━━━━━ SOURCE DATA

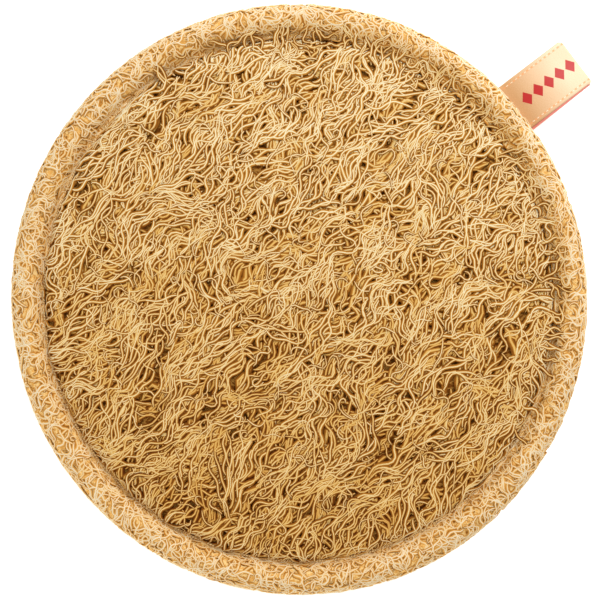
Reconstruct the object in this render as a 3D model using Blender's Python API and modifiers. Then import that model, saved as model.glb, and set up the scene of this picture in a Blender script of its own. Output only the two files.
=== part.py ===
"""Round natural loofah sponge: a domed mat of loofah fibre, bound in a rim band, with a ribbon tag.

The pad lies on its back on the plane z = 0, with its middle at the origin and its front face up.
"""

import math

import bmesh
import bpy
import numpy as np
from mathutils import Matrix

MM = 0.001
SEED = 7

# Outline seen from above: a circle that is pressed a little oval
LONG_DIAMETER = 150 * MM
SHORT_DIAMETER = 146 * MM
LONG_AXIS_TURN = math.radians(9.3)  # from +Y, anticlockwise
ROUND_RADIUS = LONG_DIAMETER / 2
TURN_STEPS = 42
MERGE_DISTANCE = 0.01 * MM

# Clearance between neighbouring pieces
GAP = 0.3 * MM

# Rim band: an upright oval welt with a slot on its inner side
RIM_WIDTH = 7.7 * MM
RIM_HEIGHT = 10.4 * MM
RIM_MIDDLE_Z = 7.5 * MM
RIM_NET_RISE = 0.8 * MM
RIM_OUTER = ROUND_RADIUS - RIM_NET_RISE
RIM_MIDDLE_R = RIM_OUTER - RIM_WIDTH / 2
RIM_INNER = RIM_OUTER - RIM_WIDTH
RIM_SIDES = 10
SLOT_DEPTH = 3.1 * MM

# Pad: dome, rounded shoulders and the pressed flange in the rim's slot
FLANGE_THICKNESS = 3.0 * MM
FLANGE_RADIUS = RIM_INNER + SLOT_DEPTH - GAP
SHOULDER_RADIUS = RIM_INNER - 1.3 * MM
SHOULDER_REACH = 3.2 * MM
CROWN_Z = 17.0 * MM
DOME_DROP = 6.0 * MM
DOME_POINTS = 5
SHOULDER_POINTS = 4
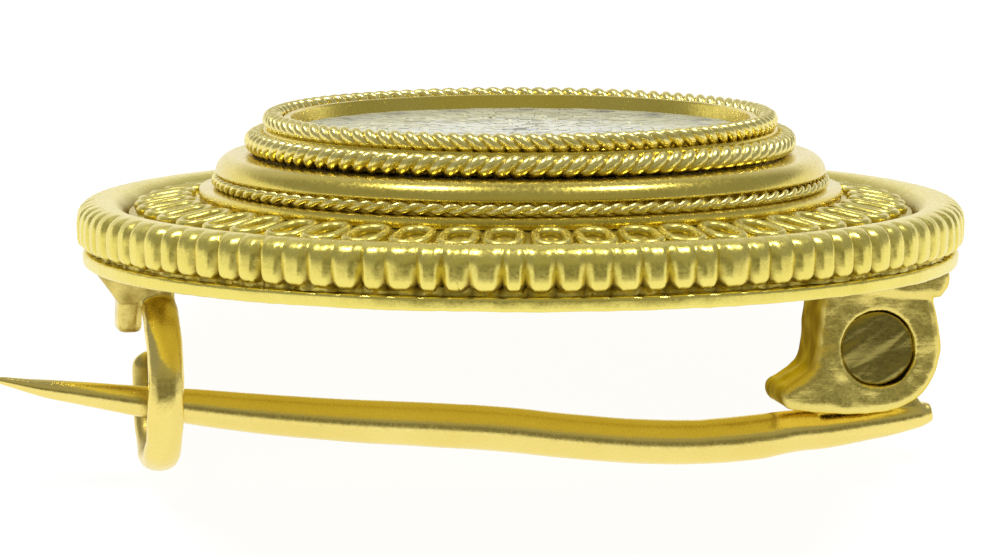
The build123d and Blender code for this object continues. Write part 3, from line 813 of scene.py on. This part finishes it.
def hook_wire():
    """Bent hook of flat wire with a domed face and a rounded free end, about its own centre."""
    section_radius = CATCH_OUTER_RADIUS - CATCH_THICKNESS / 2
    squareness = 2.1
    end_length = 0.5
    hook = bmesh.new()
    bmesh.ops.create_circle(hook, segments=28, radius=1.0)
    for v in hook.verts:
        across, out = v.co.x, v.co.y
        flatten = (abs(across) ** squareness + abs(out) ** squareness) ** (-1 / squareness)
        v.co = (across * flatten * CATCH_WIDTH / 2, out * flatten * CATCH_THICKNESS / 2 + section_radius, 0)
    bmesh.ops.rotate(hook, verts=hook.verts, cent=(0, 0, 0), matrix=Matrix.Rotation(CATCH_ROOT, 3, "X"))
    bmesh.ops.spin(
        hook, geom=hook.verts[:] + hook.edges[:], cent=(0, 0, 0), axis=(1, 0, 0), angle=CATCH_SWEEP, steps=90)
    for v in hook.verts:
        turn = (math.atan2(v.co.z, v.co.y) - CATCH_ROOT) % (2 * math.pi)
        left = (CATCH_SWEEP - turn) * section_radius
        if -end_length < left < end_length:
            from_end = max(0.0, left) / end_length
            narrow = math.sqrt(max(0.10, 1 - (1 - from_end) ** 2))
            reach = math.hypot(v.co.y, v.co.z)
            thin = section_radius + (reach - section_radius) * narrow
            v.co = (v.co.x * narrow, v.co.y * thin / reach, v.co.z * thin / reach)
    bmesh.ops.holes_fill(hook, edges=[e for e in hook.edges if e.is_boundary], sides=0)
    return hook


def make_catch():
    """Hook on its neck, soldered to a wedge-shaped base beside a small foot."""
    top = -SOLDER_GAP
    foot_left = CATCH_X - 1.24
    base_y = 0.8
    lean = 0.20
    bm = hook_wire()
    bmesh.ops.translate(bm, verts=bm.verts, vec=(CATCH_X, 0, CATCH_CENTRE_HEIGHT))
    add_mesh(bm, block(centre=(CATCH_X, 0, top - 0.65), size=(1.00, 1.20, 1.30), round_by=0.15))
    base = slab([
        (CATCH_X - CATCH_BASE_REACH, top), (CATCH_X, top), (CATCH_X, top - CATCH_BASE_DEPTH),
        (foot_left, top - CATCH_BASE_DEPTH), (CATCH_X - CATCH_BASE_REACH, top - 0.10),
    ], -base_y, base_y, round_by=0.05)
    add_mesh(base, block(centre=(CATCH_X - 0.85, 0.4, top - 1.02), size=(0.78, 1.2, 2.03), round_by=0.18))
    for v in base.verts:
        v.co.y -= lean * v.co.z
    add_mesh(bm, base)
    bm = fused(bm, voxel=0.055, smoothing=12)
    work_by_hand(bm, depth=0.035, size=1.0)
    work_by_hand(bm, depth=0.008, size=0.35)

    def painted_shade(v):
        """Painted shade: most inside the bend, and in clouds up at the plate."""
        from_centre = Vector((0, v.co.y, v.co.z - CATCH_CENTRE_HEIGHT))
        inward = max(0.0, -v.normal.dot(from_centre.normalized()))
        near_plate = ramp(v.co.z, -1.9, -1.0)
        cloud = 0.5 + 0.5 * noise.noise(v.co * 2.2)
        return max(0.75 * inward, 0.9 * near_plate * cloud)
    mark(bm, "recess", painted_shade)
    return lay_down("hook_catch", bm, BRIGHT_GOLD, ["catch"], crease=None)


def lug_outline():
    """Boot-shaped side view of a lug: hollow side, nose, sole and round end."""
    side = HINGE_X - LUG_SIDE_REACH
    nose_x, nose_z = HINGE_X - 2.70, HINGE_HEIGHT - 1.53
    points = [
        (side + 0.52, -0.3), (side + 0.30, -0.8), (side + 0.12, -1.4), (side + 0.02, -2.1), (side, -2.7),
        (side - 0.05, -3.1), (side - 0.18, -3.4), (side - 0.45, -3.62),
    ]
    points += arc(nose_x, nose_z, radius=0.42, start=105, end=255, steps=9)
    points += [(side + 0.2, -4.77), (side + 1.0, -4.84), (side + 1.55, -4.86)]
    points += arc(HINGE_X, HINGE_HEIGHT, radius=2.03, start=272, end=360, steps=16)
    points += [(HINGE_X + 1.85, HINGE_HEIGHT + 1.2), (HINGE_X + 1.60, -0.3)]
    return points


def make_hinge():
    """Two boot-shaped lugs on a thick pad, joined by a wall, each with a sunk round seat for the rivet."""
    bm = bmesh.new()
    seat = (HINGE_X, HINGE_HEIGHT, RIVET_SINK_RADIUS)
    sink = LUG_OUTER_Y - RIVET_SINK_DEPTH
    for side in (-1, 1):
        inner, outer, floor = side * LUG_INNER_Y, side * LUG_OUTER_Y, side * sink
        add_mesh(bm, slab(lug_outline(), min(inner, outer), max(inner, outer), round_by=0.24, hole=seat))
        add_mesh(bm, drum(
            HINGE_X, HINGE_HEIGHT, RIVET_SINK_RADIUS + 0.2, min(inner, floor), max(inner, floor)))
    top = -SOLDER_GAP
    left, right = HINGE_X - LUG_SIDE_REACH, HINGE_X + HINGE_BASE_REACH
    pad_y = LUG_OUTER_Y + 0.12
    add_mesh(bm, slab([
        (left + 0.62, top), (HINGE_X + 1.70, top), (right, top - 0.26), (right, top - 0.78),
        (right - 0.30, top - 1.12), (HINGE_X + 0.6, top - 1.05), (left + 0.62, top - 0.75),
    ], -pad_y, pad_y, round_by=0.20))
    wall_top = -0.35
    wall_y = LUG_INNER_Y + 0.5
    wall = [(x, z) for x, z in lug_outline() if x < left + HINGE_WALL and z < wall_top]
    wall += [(left + HINGE_WALL, wall[-1][1] - 0.06), (left + HINGE_WALL, wall_top)]
    add_mesh(bm, slab(wall, -wall_y, wall_y))
    bm = fused(bm, voxel=0.06, smoothing=12)
    work_by_hand(bm, depth=0.08, size=1.1)
    work_by_hand(bm, depth=0.022, size=0.4)

    def painted_shade(v):
        """Painted shade: on the side towards the pin's point, and in clouds up at the plate."""
        cloud = 0.5 + 0.5 * noise.noise(v.co * 1.8)
        beside = max(0.0, -v.normal.x - 0.35) if v.co.x < HINGE_X else 0.0
        under_plate = ramp(v.co.z, -1.5, -0.5) if v.co.x < HINGE_X - 0.6 else 0.0
        return min(0.92, 1.6 * beside * (0.5 + 0.6 * cloud) + 0.9 * under_plate * cloud)
    mark(bm, "recess", painted_shade)
    return lay_down("boot_hinge", bm, LUG_GOLD, ["hinge"], crease=None)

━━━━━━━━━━

*SHORT TASK*.
Print the lines above, unchanged, from the start of the records to the line with "a ribbon tag.", including that final line.

*OUTPUT FOR THIS EXERCISE*.
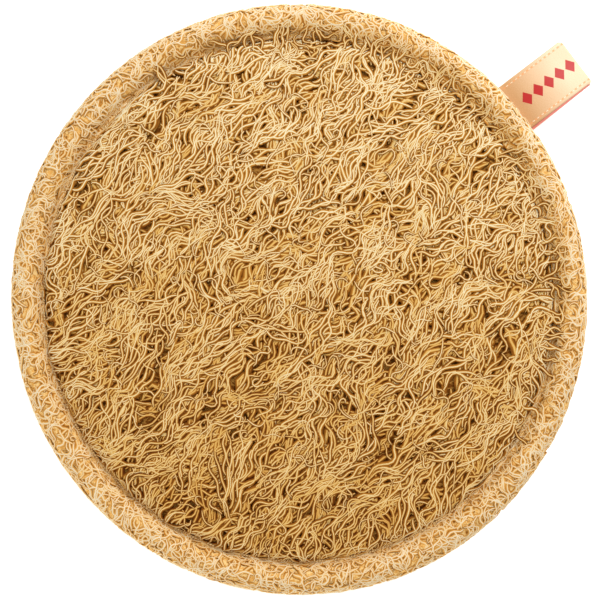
Reconstruct the object in this render as a 3D model using Blender's Python API and modifiers. Then import that model, saved as model.glb, and set up the scene of this picture in a Blender script of its own. Output only the two files.
=== part.py ===
"""Round natural loofah sponge: a domed mat of loofah fibre, bound in a rim band, with a ribbon tag.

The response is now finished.